At the time of sentencing, the court specifically asked whether there was any good reason or legal cause why the judgment should not be entered to which defense counsel responded that there was no legal cause.
Defense counsel represents and stands in the stead of his client when addressing the court. We find no merit in the contention that counsel addressed himself only to the legal cause and that the appellant was denied the right to speak otherwise on his own behalf. Counsel spoke for his client and in a summary fashion said that there was no reason why the sentence should not be pronounced. The trial judge effectively complied with the rule and gave the appellant sufficient opportunity to speak on his own behalf.
The appellant urges that the trial judge did not comply with Rule 17.2(b), 1973 Rules of Criminal Procedure, in advising
him of the nature and range of the possible sentence for first degree murder including any special conditions regarding sentence, parole or commutation. The following transpired at the time that the pleas were entered:
“[THE COURT:] The crime of first degree murder is punishable by life imprisonment.
“It was explained to you, if you plead guilty you would get life imprisonment on the murder?
“MR. DAVIS: Yes, sir.
“THE COURT: You were aware that there was a possibility you could have got a death sentence on that?
“MR. DAVIS: Right.
“THE COURT: Did anyone tell you that if you plead guilty you would not be punished?
“MR. DAVIS: No.
“THE COURT: Did anyone tell you if you plead guilty that you would be placed on probation?
“MR. DAVIS: No.”
* * * * * *
“THE COURT: Do you understand that on a life sentence you would have to serve a minimum of 25 years in prison?
“MR. DAVIS: Yes, sir.”
We find that this was a sufficient explanation and that the appellant understood at that point that he could have received the death sentence or life imprisonment and that if the latter sentence were imposed, he would have to serve a minimum of 25 years in prison. It was not necessary to inform him in greater detail of the requirements of parole eligibility. State v. Parle, 110 Ariz. 517, 521 P.2d 604 (1974). The nature and range of the sentence and the special condition of a minimum prison term were properly explained.
Lastly, the appellant raises the issue that the nature of the charge of first degree murder was not made clear to him nor did the judge ascertain that a factual basis for the plea of guilty existed in contravention of Rules 17.2(a) and 17.3, 1973 Rules of Criminal Procedure.
The factual basis for the plea was established in the information filed against the appellant, by the several depositions taken prior to his plea of guilty, and by the brief summary of the facts by the judge to which Davis replied that that was a correct statement of what had occurred and that the facts were true. The entire record well establishes that a factual basis for the plea existed. State v. Howell, 109 Ariz. 165, 506 P.2d 1059 (1973).
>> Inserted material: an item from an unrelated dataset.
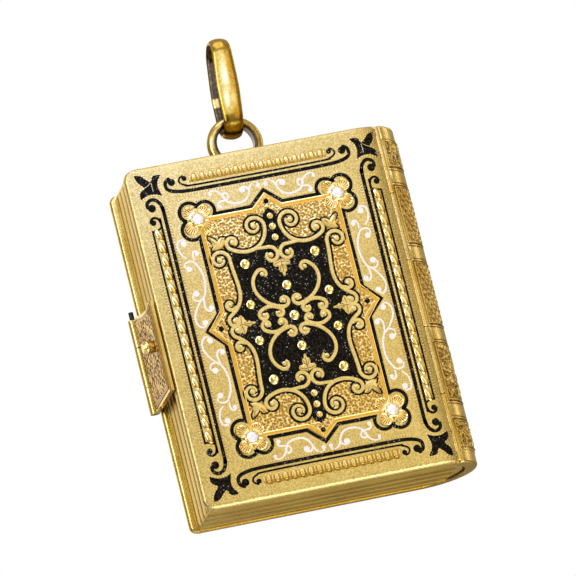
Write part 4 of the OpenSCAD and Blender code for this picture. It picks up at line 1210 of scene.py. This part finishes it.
# band of lens section round a long oval: two half turns and two straights, leaning in the x-z plane
def bailBand():
    mid = bail["inside"] + bail["thick"] / 2
    straight = bail["length"] - 2 * bail["inside"]
    turn = np.radians(np.linspace(0, 180, 40))
    down = np.linspace(0, -straight, 40)[1:-1]
    y = np.concatenate([mid * np.cos(turn), np.full(38, -mid), -mid * np.cos(turn), np.full(38, mid)])
    z = np.concatenate([mid * np.sin(turn), down, -straight - mid * np.sin(turn), down[::-1]]) - bail["inside"]
    ny = np.concatenate([np.cos(turn), np.full(38, -1), -np.cos(turn), np.full(38, 1)])
    nz = np.concatenate([np.sin(turn), 0 * down, -np.sin(turn), 0 * down])
    around = np.linspace(0, 2 * np.pi, 40, endpoint=False)
    swell = 1 + bail["swell"] * np.exp(-((z + bail["inside"] + straight * 0.55) / (straight * 0.5)) ** 2)
    run = np.arange(len(y)) / len(y)
    pinch = (1 - 0.1 * np.exp(-((run - bail["seam"]) / bail["seamWidth"]) ** 2))[:, None]
    out = (bail["thick"] / 2 * np.sign(np.sin(around)) * np.abs(np.sin(around)) ** bail["lens"])[None] * pinch
    xx = bail["wide"] / 2 * np.cos(around)[None] * swell[:, None] * pinch
    yy, zz = y[:, None] + ny[:, None] * out, z[:, None] + nz[:, None] * out
    lean = math.radians(bail["lean"])
    x, z = xx * math.cos(lean) + zz * math.sin(lean), zz * math.cos(lean) - xx * math.sin(lean)
    # painted light: pale painted highlight spots on the outer face, painted shade on the inner face, darker towards the
    # foot, and a pale sleeve
    litOutside = np.clip(1.1 + 2.5 * np.sin(around), 0, 1)[None]
    down, side = -zz / bail["length"], np.cos(around)[None]
    crown = sum(np.exp(-((down - at) / long) ** 2 - ((side - beside) / wide) ** 2)
                for at, long, beside, wide in bail["paintedHighlight"])
    foot = np.clip((down - 0.82) / 0.1, 0, 1)
    sleeveAt, sleeveHalf = bail["sleeve"]
    sleeve = (np.abs(down - sleeveAt) < sleeveHalf) & (y > 0)[:, None]
    paintedLight = np.maximum(litOutside * (0.62 + 0.38 * np.clip(crown, 0, 1) - 0.22 * foot), 0.7 * sleeve)
    made = part(np.stack([x - middleX, yy, z - middleZ], -1), gridFaces(*x.shape, wrapRows=True), paintedLight)
    return addPiece("bailBand", [made], paintedLightGold, "bail", ["bail"], sharp=0)


neckWire = {"radius": 0.7, "flatInside": -0.35, "paintedLight": 0.62, "paintedHighlight": 0.3}


# round wire turned into a ring whose foot is sunk in the top of the case
def neckLoop():
    x, z, low, high = middleOf("loop")
    wire = neckWire["radius"]
    ring = (high.x - low.x) / 2 / mm - wire
    z = high.z / mm - wire - ring - middleZ
    a = np.linspace(0, 2 * np.pi, 72, endpoint=False)[:, None]
    b = np.linspace(0, 2 * np.pi, 28, endpoint=False)[None]
    reach = ring + wire * np.clip(np.cos(b), neckWire["flatInside"], 1)
    # painted shade on the inner side of the wire, and a painted highlight band along each flank
    paintedLight = np.clip((np.cos(b) - 0.05) * 4, 0, neckWire["paintedLight"]) + 0 * a
    paintedLight = paintedLight + neckWire["paintedHighlight"] * np.exp(-((np.cos(b) - 0.6) / 0.2) ** 2)
    points = np.stack(np.broadcast_arrays(x + reach * np.cos(a), wire * np.sin(b), z + reach * np.sin(a)), -1)
    made = part(points, gridFaces(72, 28, wrapRows=True), paintedLight)
    return addPiece("neckLoop", [made], paintedLightGold, "case", ["loop"], sharp=0)


bailBand()
neckLoop()

# the clasp's outer side: an engraved sheet from low to high along y, its head cut to a curve, and a domed button
# turned about the line that points out of the fore-edge
claspSheet = {
    "x": case["foreX"] - 0.15 - 0.45, "low": -4.8, "high": 3.3, "foot": -5.1, "margin": 0.25, "rise": 0.1,
    "headAt": (-5, -3, -1.2, 0.9, 1.8, 3.3), "head": (4.25, 3.9, 4.05, 4.4, 4.65, 4.8),
    "border": 0.36, "cutAt": 0.2, "cutWidth": 0.08, "buttonRoom": 0.95,
    "buttonY": -2.8, "buttonZ": 0.1, "buttonRadii": (0, 0.6, 0.62, 0.66, 0.7, 0.71, 0.66, 0.52, 0.3, 0),
    "buttonReach": (0, 0, 0.3, 0.5, 0.66, 0.8, 0.97, 1.09, 1.17, 1.2),
}


# point y, z of the clasp's outer side, at a height h off it
def onClasp(y, z, h):
    return np.stack(np.broadcast_arrays(claspSheet["x"] - h, y, z), -1)


def claspEngraving():
    low, high, margin = claspSheet["low"], claspSheet["high"], claspSheet["margin"]
    y, t = np.meshgrid(np.linspace(low, high, 96), np.linspace(0, 1, 110))
    foot, head = claspSheet["foot"] + margin, np.interp(y, claspSheet["headAt"], claspSheet["head"]) - margin
    z = foot + (head - foot) * t
    away = np.minimum(np.minimum(y - low, high - y), np.minimum(z - foot, head - z))
    relief = bordered(curlRelief(y + 7, z), away, claspSheet)
    nearButton = np.hypot(y - claspSheet["buttonY"], z - claspSheet["buttonZ"]) < claspSheet["buttonRoom"]
    made = slab(onClasp, y, z, 0.01 + claspSheet["rise"] * np.where(nearButton, 0.5, relief), -0.02, 0.8)
    return addPiece("claspEngraving", [made], claspGold, "clasp", sharp=0, closed=False)


def claspKnob():
    radii = claspSheet["buttonRadii"]
    made = turned(claspSheet["buttonY"], claspSheet["buttonZ"], radii, claspSheet["buttonReach"], 32,
                  relief=np.ones(len(radii)), surface=onClasp)
    return addPiece("claspButton", [made], paintedHighlightGold, "clasp", sharp=0)


claspEngraving()
claspKnob()

# hours, minute track and ticks on the dial
dialLook = {"x": middleOf("dial")[0], "y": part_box("dial")[0].y / mm, "track": 9.3, "trackWidth": 0.45, "hours": 7.9,
            "fine": 0.06, "bold": 0.17, "tick": 0.18}
strokes = {"I": (((0, -0.8), (0, 0.8)),), "V": (((-0.4, 0.8), (0, -0.8)), ((0, -0.8), (0.4, 0.8))),
           "X": (((-0.42, -0.8), (0.42, 0.8)), ((-0.42, 0.8), (0.42, -0.8)))}
advance = {"I": 0.5, "V": 0.95, "X": 1.0}


# a painted stroke on the dial
def dialStroke(path, width, closed=False):
    spot = lambda x, z, h: np.stack([x, dialLook["y"] - h, z], -1)
    return ribbon(path, width, 0.02, "flat", base=-0.01, closed=closed, surface=spot)


def dialMarks():
    middle = np.array([dialLook["x"], 0])
    a = np.linspace(0, 2 * np.pi, 120, endpoint=False)
    circle = np.stack([np.cos(a), np.sin(a)], 1)
    made = [dialStroke(middle + circle * r, dialLook["fine"], True)
            for r in (dialLook["track"], dialLook["track"] + dialLook["trackWidth"])]
    for minute in range(60):
        turn = math.radians(90 - minute * 6)
        out = np.array([math.cos(turn), math.sin(turn)])
        ends = [middle + out * r for r in (dialLook["track"] + 0.05, dialLook["track"] + 0.4)]
        made.append(dialStroke(ends, dialLook["tick" if minute % 5 == 0 else "fine"]))
    for hour, word in enumerate(("XII", "I", "II", "III", "IIII", "V", "VI", "VII", "VIII", "IX", "X", "XI")):
        turn = math.radians(90 - hour * 30)
        out, side = np.array([math.cos(turn), math.sin(turn)]), np.array([math.sin(turn), -math.cos(turn)])
        left = -sum(advance[letter] for letter in word) / 2
        for letter in word:
            foot = left + advance[letter] / 2
            for line in strokes[letter]:
                ends = [middle + out * (dialLook["hours"] + q) + side * (foot + p) for p, q in line]
                made.append(dialStroke(ends, dialLook["bold"]))
            left += advance[letter]
    return addPiece("dialMarks", made, blackEnamel, "case")


dialMarks()

# finishes of the pieces that stay as they were packed
kept = {"page_block": mattedGold, "hinge_pin": polishedGold, "clasp": paintedHighlightGold, "clasp_pin": darkSteel,
        "bezel": polishedGold, "crystal": watchGlass, "dial": dialEnamel, "arbor": polishedGold,
        "hour_hand": bluedSteel, "minute_hand": bluedSteel}
for node, material in kept.items():
    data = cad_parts[node].data
    data.materials.clear()
    data.materials.append(material)
print("bail, clasp and dial made")

# camera and studio

shot = {
    "place": (-0.18018, -0.76243, -0.21403), "lens": 500.5,
    "right": (0.9568, -0.1692, -0.2364), "up": (0.1842, -0.2763, 0.9432), "forward": (0.2249, 0.9461, 0.2332),
}
cameraData = bpy.data.cameras.new("photoCamera")
cameraData.lens = shot["lens"]
cameraData.sensor_width = 36
cameraData.clip_start = 0.05
camera = bpy.data.objects.new("photoCamera", cameraData)
bpy.context.scene.collection.objects.link(camera)
axes = Matrix((shot["right"], shot["up"], [-c for c in shot["forward"]])).transposed()
camera.matrix_world = Matrix.Translation(shot["place"]) @ axes.to_4x4()
bpy.context.scene.camera = camera

floorLook = {"level": -0.3, "radius": 0.55, "colour": "#F4F2EE"}


def studioFloor():
    r = np.array([0, floorLook["radius"] * 0.5, floorLook["radius"]])
    a = np.linspace(0, 2 * np.pi, 64, endpoint=False)
    x, y = r[:, None] * np.cos(a), r[:, None] * np.sin(a)
    points = np.stack([x, y, 0 * x + floorLook["level"]], -1).reshape(-1, 3)
    mesh = bpy.data.meshes.new("studioFloor")
    mesh.from_pydata(points.tolist(), [], gridFaces(3, 64)[:, ::-1].tolist())
    material, tree, shader, place = newMaterial("palePaper")
    pale = toLinear(floorLook["colour"])
    # evenly pale to the camera; the watch is lit by what the paper really gives back
    seen = addNode(tree, "LightPath")
    glow = addNode(tree, "Emission", {"Color": pale})
    pick = addNode(tree, "MixShader", {}, {0: seen.outputs["Is Camera Ray"], 1: shader.outputs[0], 2: glow.outputs[0]})
    tune(tree, shader, {"Base Color": pale, "Roughness": 0.9}, {})
    tune(tree, tree.nodes["Material Output"], {}, {"Surface": pick.outputs[0]})
    material.cycles.emission_sampling = "NONE"
    mesh.materials.append(material)
    floor = bpy.data.objects.new("studioFloor", mesh)
    bpy.context.scene.collection.objects.link(floor)


studioFloor()

# softboxes: middle in metres from the watch's middle, width, height, radiance and colour; each faces the watch
target = Vector((0, 0, -0.03))
lights = {
    "faceLight": {"at": (0.035, -0.14, 0.036), "size": (0.2, 0.2), "radiance": 0.435, "colour": "#FFF6CC"},
    "topGlow": {"at": (-0.01, -0.05, 0.045), "size": (0.06, 0.035), "radiance": 2.6, "colour": "#9DB4FF"},
    "frontFill": {"at": (0.2, -0.32, 0.02), "size": (0.2, 0.3), "radiance": 0.5, "colour": "#FFE9B8"},
    "lowPanel": {"at": (0.05, -0.13, -0.22), "size": (0.26, 0.2), "radiance": 2.2, "colour": "#FFFFFF"},
    "leftStrip": {"at": (-0.33, -0.24, 0.1), "size": (0.16, 0.4), "radiance": 3.2, "colour": "#FFFFFF"},
    "topPanel": {"at": (0.02, -0.1, 0.4), "size": (0.3, 0.3), "radiance": 1.3, "colour": "#FFFFFF"},
    "rightStrip": {"at": (0.45, 0.1, 0.12), "size": (0.06, 0.35), "radiance": 2.4, "colour": "#FFF1D6"},
    "backPanel": {"at": (-0.1, 0.5, 0.1), "size": (0.45, 0.46), "radiance": 0.9, "colour": "#FFF6E6"},
}
for name, look in lights.items():
    lamp = bpy.data.lights.new(name, "AREA")
    lamp.shape = "RECTANGLE"
    lamp.size, lamp.size_y = look["size"]
    lamp.energy = look["radiance"] * math.pi * lamp.size * lamp.size_y
    lamp.color = toLinear(look["colour"])[:3]
    holder = bpy.data.objects.new(name, lamp)
    bpy.context.scene.collection.objects.link(holder)
    place = Vector(look["at"])
    turnTo = place.to_track_quat("Z", "Y").to_matrix().to_4x4()
    holder.matrix_world = Matrix.Translation(target + place) @ turnTo
    holder.visible_camera = False

# the room: pale above and brown below, so that undersides of the gold fall into warm shade; white to the camera
room = {"below": "#54401F", "above": "#D9C8A6", "belowTo": 0.25, "aboveFrom": 0.8, "strength": 0.8}
world = bpy.data.worlds.new("paleStudio")
bpy.context.scene.world = world
world.use_nodes = True
sky = world.node_tree
sky.nodes.clear()
seen = addNode(sky, "LightPath")
way = addNode(sky, "TexCoord")
split = addNode(sky, "SeparateXYZ", {}, {0: way.outputs["Generated"]})
level = addNode(sky, "MapRange", {"From Min": -1.0, "From Max": 1.0}, {"Value": split.outputs[2]})
tones = addNode(sky, "ValToRGB", {"ramp": ((room["belowTo"], room["below"]), (room["aboveFrom"], room["above"]))},
                {0: level.outputs[0]})
around = addNode(sky, "Background", {"Strength": room["strength"]}, {"Color": tones.outputs[0]})
white = addNode(sky, "Background", {"Color": (1, 1, 1, 1), "Strength": 1.0})
pick = addNode(sky, "MixShader", {}, {0: seen.outputs["Is Camera Ray"], 1: around.outputs[0], 2: white.outputs[0]})
addNode(sky, "OutputWorld", {}, {"Surface": pick.outputs[0]})
bpy.context.scene.view_settings.view_transform = "Standard"
print("studio made")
Due process requires that the accused be advised of the charges against him but an enumeration of the specific legal elements of the offense is not necessary. State v. Howell, supra. In satisfying himself as to the factual basis for a plea of guilty as the trial judge must, he must find a factual basis for each of the elements of the crime charged. State v. Herndon, 109 Ariz. 147, 506 P.2d 1041 (1973). The appellant need not have been advised of the legal elements of the crime before the plea can be considered intelligent and voluntary. State v. DeGrate, 109 Ariz. 143, 506 P.2d 1037 (1973).
We have reviewed the entire record as required by A.R.S. § 13-1715, State v. Burrell, 96 Ariz. 233, 393 P.2d 921 (1964), and Anders v. California, supra. We find no fundamental error.
The judgments are affirmed.
CAMERON, C.J., STRUCKMEYER, V.C.J., and HOLOHAN and GORDON, JJ., concur.